Cabin Projects That Are Actually Worth It
Not every upgrade pays off at a cabin. Here are the ones that make the biggest difference for your guests — and the ones that sound good but nobody notices.

Every cabin owner has a project list. It starts on the drive home: "We should really add a second bathroom" or "that deck needs to be twice this size." By Monday you're pricing contractors. By Wednesday you've talked yourself out of it. The list grows but nothing moves.
Some of those projects would transform the place. Others would cost thousands and nobody would even notice the difference. After enough rounds of both, I've got opinions about where the money and the weekends actually go furthest.
The Fire Pit
If you don't have a dedicated fire area with seating, stop reading and go do this one first. A ring of landscaping stones and a few stumps works as well as a $3,000 flagstone patio setup — at least for the first couple of years.
The fire pit is where every good evening ends. Doesn't matter what happened that day — hiking, fishing, three hours of doing absolutely nothing — everyone gravitates there once the sun drops. Give them somewhere decent to sit. Adirondack chairs are the classic move, but even a couple of rough benches get the job done.
Put it farther from the cabin than you think you need to. (More on fire pit placement and use if you want the full rundown.) Our original pit was maybe 20 feet from the house and every summer night meant choosing between the fire and sleeping with the windows open. Moved it to 40 feet and the problem disappeared.
Better Mattresses
Not glamorous. Bear with me.
People will put up with a lot at a cabin. No AC. Patchy wifi. A kitchen that hasn't seen an update since Reagan. But a terrible night's sleep? That they remember. That saggy queen you inherited with the property is quietly ruining everyone's weekend, and nobody will ever tell you because it feels rude to complain about a free bed.
A decent queen mattress runs $400-600 and lasts a decade. If you have bunk beds, get real mattresses for those too — not the 4-inch foam pads that come with the frames. Your friends' kids will actually sleep past 6am, which means your friends will too.
Outdoor Shower
Seasonal, obviously — skip this if your cabin's in northern Minnesota. But if you get warm summers, an outdoor shower will be disproportionately loved relative to what it costs.
Build it simple: wooden enclosure, showerhead on a post, somewhere for the water to drain. Hot water is nice but optional. Plenty of outdoor showers run cold and people still use them constantly. After a day on the lake, sunscreened and sandy, rinsing off outside before tracking it all through the cabin feels like the most civilized thing in the world.
A few hundred bucks if you do the plumbing, maybe a thousand with help.
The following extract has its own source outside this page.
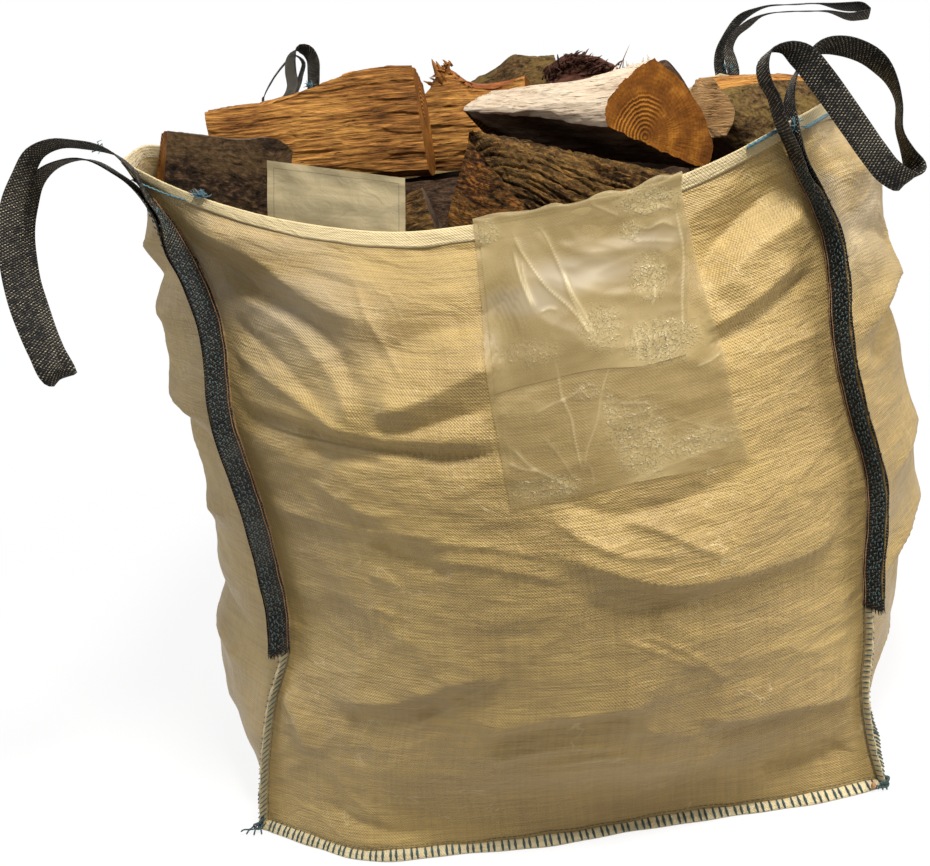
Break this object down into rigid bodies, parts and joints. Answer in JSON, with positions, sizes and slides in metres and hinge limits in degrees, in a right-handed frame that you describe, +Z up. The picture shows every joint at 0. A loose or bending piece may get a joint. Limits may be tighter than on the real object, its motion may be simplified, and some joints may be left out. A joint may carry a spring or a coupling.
{
  "type": "bulk bag of firewood",
  "caption": "Open-topped woven bulk bag with corner lift loops, filled and heaped with split firewood logs, with a front label and a film document pouch.",
  "frame": {"origin": "middle of the flat underside of the bag", "axes": "+Z up, -Y towards the front panel with the label and pouch, +X to the right seen from the front"},
  "size_m": [1.2871, 1.194, 1.133],
  "materials": {
    "woven_fabric": "satin woven polypropylene tape, beige",
    "webbing": "matt black webbing with beige flecks",
    "clear_film": "glossy clear film, crinkled",
    "label_paper": "matt thin paper",
    "bark": "rough furrowed bark",
    "split_wood": "rough split grain"
  },
  "bodies": {
    "root": {"front_panel": "woven_fabric", "right_panel": "woven_fabric", "back_panel": "woven_fabric", "left_panel": "woven_fabric", "base_panel": "woven_fabric", "front_left_strap": "webbing", "front_right_strap": "webbing", "back_right_strap": "webbing", "back_left_strap": "webbing", "label": "label_paper", "document_pouch": "clear_film", "log_dark_bark_left": "bark", "log_orange_split_left": "bark", "log_splintered_middle": "bark", "log_pale_on_top": "bark", "log_furrowed_front": "bark", "log_mossy_back": "bark", "log_dark_bark_middle": "bark", "log_olive_bark_right": "bark", "log_orange_right": "split_wood", "log_dark_under_label": "bark", "log_small_light_brown": "bark", "log_right_low": "bark", "log_right_back_low": "split_wood", "log_centre_low": "bark", "log_middle_low": "split_wood", "log_left_low": "bark", "log_left_back_low": "split_wood", "log_left_side": "bark", "log_left_back": "split_wood", "log_torn_dark": "bark", "log_back_left": "split_wood", "log_01": "split_wood", "log_02": "split_wood", "log_03": "bark", "log_04": "bark", "log_05": "split_wood", "log_06": "split_wood", "log_07": "bark", "log_08": "bark", "log_09": "split_wood", "log_10": "split_wood", "log_11": "bark", "log_12": "bark", "log_13": "split_wood", "log_14": "split_wood", "log_15": "bark", "log_16": "bark", "log_17": "split_wood", "log_18": "split_wood", "log_19": "bark", "log_20": "bark", "log_21": "split_wood", "log_22": "split_wood", "log_23": "bark", "log_24": "bark", "log_25": "split_wood", "log_26": "split_wood"}
  },
  "joints": []
}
People will mention it in every text they send about their stay.
Porch Lighting
Your porch probably gets used more than any room inside the cabin. But after dark, most porches are either pitch black or lit by a single 200-watt floodlight that makes everyone look like they're being interrogated.
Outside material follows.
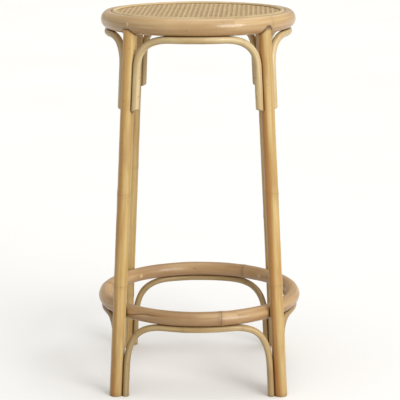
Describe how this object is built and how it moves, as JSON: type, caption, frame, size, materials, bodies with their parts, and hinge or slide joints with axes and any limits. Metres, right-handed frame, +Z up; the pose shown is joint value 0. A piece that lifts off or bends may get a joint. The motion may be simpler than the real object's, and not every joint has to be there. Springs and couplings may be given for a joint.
{
  "type": "bar stool",
  "caption": "Round rattan bar stool with a cane webbing seat, splayed straight legs, bent arches under the seat and a ring footrest.",
  "frame": {"origin": "on the floor, under the centre of the round seat", "axes": "+Z up; -Y to the front; the legs stand at 45 degrees to X and Y"},
  "size_m": [0.4083, 0.4083, 0.74],
  "materials": {
    "rattan_legs": "satin lacquered golden rattan pole",
    "rattan_seat_ring": "satin lacquered pale rattan pole",
    "rattan_footrest": "satin lacquered brown-beige rattan pole",
    "rattan_upper_arches": "satin pale rattan cane",
    "rattan_lower_arches": "satin greyish tan rattan cane",
    "rattan_core": "matt peeled rattan core",
    "cane_webbing": "woven natural cane, satin",
    "plywood": "plain thin plywood",
    "plug_wood": "turned wooden plug, lacquered",
    "steel": "plain steel"
  },
  "bodies": {
    "root": {"seat_ring": "rattan_seat_ring", "seat_board": "plywood", "cane_webbing": "cane_webbing", "seat_edge_spline": "rattan_core", "footrest_ring": "rattan_footrest", "leg_front_left": "rattan_legs", "leg_front_right": "rattan_legs", "leg_back_left": "rattan_legs", "leg_back_right": "rattan_legs", "upper_arch_front": "rattan_upper_arches", "upper_arch_right": "rattan_upper_arches", "upper_arch_back": "rattan_upper_arches", "upper_arch_left": "rattan_upper_arches", "lower_arch_front": "rattan_lower_arches", "lower_arch_right": "rattan_lower_arches", "lower_arch_back": "rattan_lower_arches", "lower_arch_left": "rattan_lower_arches", "leg_top_plugs": "plug_wood", "footrest_plugs": "plug_wood", "leg_top_screws": "steel", "footrest_screws": "steel", "upper_arch_leg_nails": "steel", "upper_arch_ring_nails": "steel", "lower_arch_leg_nails": "steel", "lower_arch_ring_nails": "steel", "seat_ring_scarf_pins": "steel", "footrest_ring_scarf_pins": "steel", "seat_board_pins": "steel", "seat_edge_spline_pins": "steel", "webbing_staples": "steel"}
  },
  "joints": []
}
String lights fix this. Warm-white, café-style — not the blinking Christmas kind. Run them along the roofline or between porch posts. They cost $25, take 15 minutes to hang, and they'll completely change how the evening plays out. Add a smart plug so nobody has to go inside to flip a switch.
For what you'd spend on a pizza, your porch goes from "we should probably head in" to people staying out there until midnight. Probably the cheapest meaningful upgrade on this whole list.
A Boot Tray and Some Hooks
Every cabin develops the same situation near the front door: a growing mound of muddy boots, damp jackets, scattered hats. With six people there it's a genuine hazard by Saturday afternoon.
Fix it for under $100. A rubber boot tray with raised edges (not a decorative doormat — those are useless), a row of coat hooks at two heights, and a shelf for sunscreen and bug spray. A bench if you've got the wall space. The whole thing takes an hour.
It doesn't sound like anything. But it removes a small daily annoyance that compounds all weekend. Nobody's hunting for their left boot at checkout.
What's Probably Not Worth It
- A bigger TV. People don't come to the cabin to stare at a screen. The old one handles rainy-day movies fine. Honestly the crappy TV might be a feature — nobody's tempted to sit inside.
- A kitchen remodel. Unless the stove is a fire hazard or the fridge is dying, a dated kitchen works perfectly at a cabin. Nobody is judging your laminate countertops. They care more about whether the kitchen is well-stocked than whether it's been renovated. They're melting butter for popcorn.
- Smart home tech. Automated lights, Alexa, smart thermostats — all reasonable in a house you live in, all unnecessary at a cabin. They add failure points, confuse visitors, and stop working the second the wifi hiccups. A light switch has never needed a firmware update. Spend that energy on a house manual instead.
- Landscaping. Clear paths, yes. Mowing the immediate area, sure. Designed garden beds at a property that sits empty most weeks? The deer will handle those for you.
Got a free weekend and a few hundred bucks? Start with the fire pit or the mattresses. Either one will change how people feel about staying at your place more than that kitchen renovation you've been going back and forth on for three years.